Aber ob er wirklich jetzt schon will? Geschickter mutet es an, die Nahles erst einmal die Landtagswahl im September und Oktober verlieren zu lassen, um danach den Retter zu mimen. Offen ist allerdings, was es von der SPD dann noch zu retten gibt. Eine knifflige Frage. 

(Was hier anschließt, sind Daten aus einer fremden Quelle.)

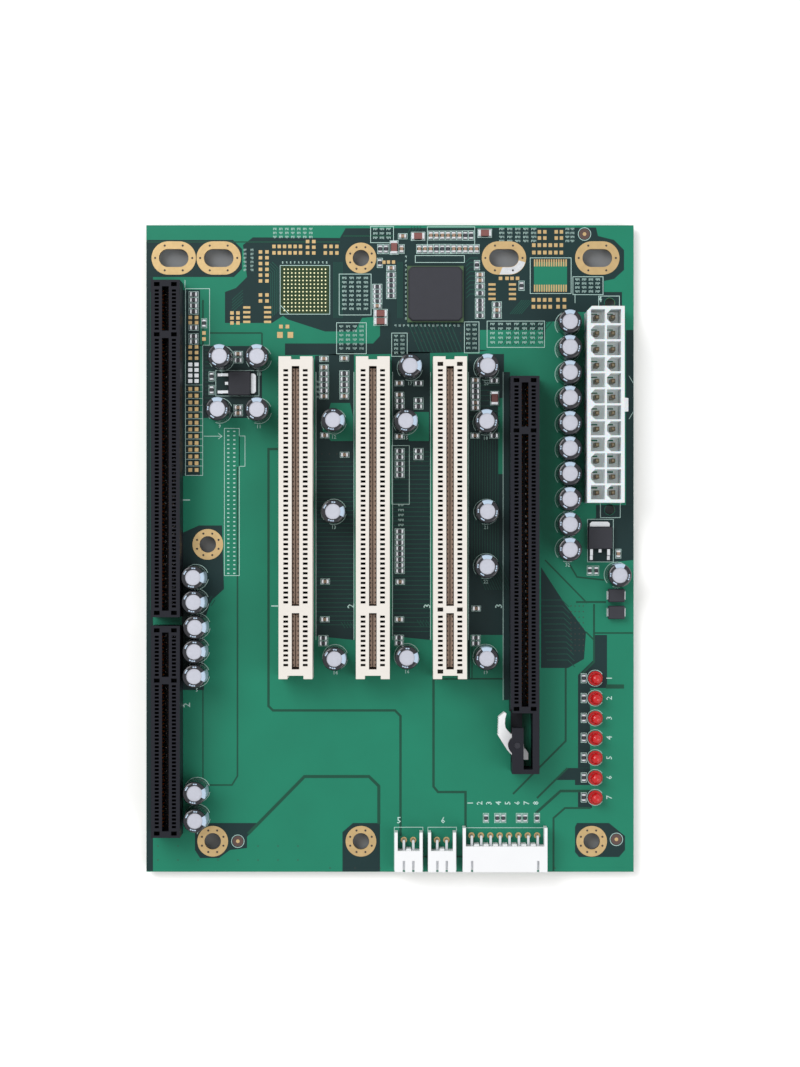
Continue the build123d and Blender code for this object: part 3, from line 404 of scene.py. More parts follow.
# %% Where small parts are
def shells(name):
    bm = bmesh.new()
    bm.from_mesh(nodes[name].data)
    bmesh.ops.remove_doubles(bm, verts=bm.verts, dist=0.001 * mm)
    left = dict.fromkeys(bm.verts)
    found = []
    while left:
        reach = [left.popitem()[0]]
        shell = []
        while reach:
            vert = reach.pop()
            shell.append(vert.co / mm)
            for edge in vert.link_edges:
                other = edge.other_vert(vert)
                if other in left:
                    del left[other]
                    reach.append(other)
        low = Vector(map(min, zip(*shell)))
        high = Vector(map(max, zip(*shell)))
        feet = [co for co in shell if co.z < low.z + 0.05]
        foot = sum(feet, Vector((0, 0, 0))) / len(feet)
        found.append((low, high, foot))
    bm.free()
    return found


print("capacitors", len(shells("capacitor_sleeves")))

# %% [markdown]
# ## Dark fields
# Where a layer has no copper, the lacquer is dark. These fields lie round the holes, under the rows of
# small components and between the slots. Beside the capacitors at the left, along the board's left edge and
# at the graphics slot's left side, the same dark also stands for shade: painted shade on bare laminate. A
# field that holds a bolt hole is cut out inside the hole's land.

# %% Holes that fields leave free
ROUND_HOLES = [(-7.75, 77.5), (-7.75, -78.1), (-47.3, -78.1), (53.8, -78.1), (-48.6, 1.1)]
OVAL_HOLES = [(-57.7, 77.5), (-45.7, 77.5), (30.4, 77.5), (55.3, 77.5)]
SPARE_HOLES = [(58.6, 65.45), (58.6, 10.35)]
LAND_CUT_RADIUS = 3.2
SPARE_CUT_RADIUS = 1.5
OVAL_HALF_STRAIGHT = 1.55


def cut_outline(x, y, radius, corners, start=0.0, straight=0.0):
    angles = [(k + start) * math.tau / corners for k in range(corners)]
    return [(x + math.copysign(straight, math.cos(a)) + radius * math.cos(a), y + radius * math.sin(a))
            for a in angles]


cut_outs = [cut_outline(x, y, LAND_CUT_RADIUS, 24) for x, y in ROUND_HOLES]
cut_outs += [cut_outline(x, y, SPARE_CUT_RADIUS, 16) for x, y in SPARE_HOLES]
cut_outs += [cut_outline(x, y, LAND_CUT_RADIUS, 24, 0.5, OVAL_HALF_STRAIGHT) for x, y in OVAL_HOLES]


def inside(point, outline):
    x, y = point
    crossings = 0
    for (x0, y0), (x1, y1) in zip(outline, outline[1:] + outline[:1]):
        if (y0 > y) != (y1 > y) and x < x0 + (y - y0) / (y1 - y0) * (x1 - x0):
            crossings += 1
    return crossings % 2 == 1


def add_field(bm, outline, heights):
    add_sheet(bm, outline, [cut for cut in cut_outs if inside(cut[0], outline)], heights)


print("cut-outs", len(cut_outs))

# %% The fields, read off the photograph
dark_fields = [
    [(146.5, 240), (233, 240), (242, 249), (242, 269), (234, 277), (146.5, 277)],
    [(243, 245), (253, 237.4), (340, 238), (345.6, 228.3), (596, 227.5), (598, 236), (614, 240),
     (624, 250), (624, 270), (614, 279), (604, 281), (604, 292), (622, 292), (622, 312), (573, 312),
     (573, 320), (546, 322), (545, 340), (478, 352), (340, 355), (285, 355), (285, 343.5), (373, 343.5),
     (380, 336), (380, 323), (373, 317), (362, 318), (355, 331.5), (325, 331.5), (288, 319.5),
     (283, 316), (272, 323), (225, 323), (225, 292), (236, 288), (247, 277)],
    [(183, 290), (200, 290), (200, 476), (183, 476)],
    [(203, 346), (262, 346), (262, 418), (203, 418)],
    [(315, 356), (354, 352), (354, 640), (315, 636)],
    [(391.5, 352), (430, 352), (430, 640), (391.5, 636)],
    [(468, 354), (504, 354), (504, 679), (468, 679)],
    # bare laminate with painted shade beside the capacitors at the left
    [(182, 533), (199, 525.5), (222, 525.5), (224, 589), (211, 601), (204, 622), (204, 690), (182, 690)],
    [(195, 823), (258, 823), (247, 837), (247, 848), (230, 850), (219, 858), (200, 858), (195, 850)],
    [(342.5, 832), (353, 823), (380, 823), (380, 871.5), (342.5, 871.5)],
    [(577, 823), (609, 823), (625, 836), (625, 850), (619, 857), (579, 857), (575, 852), (575, 827)],
    [(541, 567), (565, 604), (586, 632), (584, 659), (568, 668), (541, 668)],
    [(593.5, 635), (607, 635), (607, 688), (590, 688), (590, 767.9), (578, 767.9), (578, 675), (593.5, 660)],
    [(556, 780), (568, 768), (590, 768), (590, 785), (575, 785), (575, 780)],
    [(578, 790), (592, 790), (592, 808), (578, 808)],
    [(596, 505), (633.5, 505), (633.5, 560), (614, 562), (588, 562), (588, 520), (596, 518)],
    # the next two strips, along the board's left edge and the graphics slot's left side, are painted shade on
    # bare laminate
    [(146.5, 277.1), (153, 277.1), (153, 871), (146.5, 871)],
    [(504, 372), (510, 372), (510, 700), (504, 700)],
    [(626, 330), (633.5, 330), (633.5, 504.9), (626, 504.9)],
]
bm = bmesh.new()
for outline in dark_fields:
    add_field(bm, places(outline), ZONE)
finish_piece("bare_laminate_and_painted_shade_fields", bm, laminate_and_shade_lacquer)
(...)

Die Wahlen in Sachsen, Thüringen und Brandenburg verheißen auch für die CDU nichts Gutes. Im Moment sieht es so aus, als stürbe Annegret Kramp-Karrenbauer an der CDU-Spitze einen langsamen und qualvollen Hungertod. Die SPD will jetzt mit Maximalforderung bei Klima und Rente wieder nach vorne kommen. Merkel würde das wie gehabt auffangen.  Sprich, den Sozis alles geben, was sie haben wollen und etwaige Restbestände an CDU-Profil, die dem im Wege stünden, auf jenen Müllhaufen schleudern, wo schon all das andere vor sich hin modert, was einmal den „Kern der liberal-konservativen Volkspartei CDU“ ausgemacht haben mag.

Für „AKK“ ist das aber nicht so einfach, sie ist von zwei Seiten eingeklemmt. Auf der einen Seite steht da diese Kanzlerin, die einfach nicht gehen will, aber auch nie da ist, wenn man sie braucht – so wie am Wahlabend. Auf der anderen stehen die Konservativen von der „Werte-Union“, die übellaunig mit den Hufen scharren, und neben ihnen nervöse JU-Nachwüchsler, die ihre Karriereaussichten mit den schrumpfenden CDU-Ergebnissen dahinschwinden sehen.

Mag sein, dass es für die CDU-Chefin noch nicht ganz so düster aussieht wie für Andrea Nahles. Zu beneiden ist „AKK“ aber auch nicht. Wir dafür schon, denn eines ist sicher: Bei der Gemengelage fällt das öde, gähnende „Sommerloch“ dieses Jahr aus.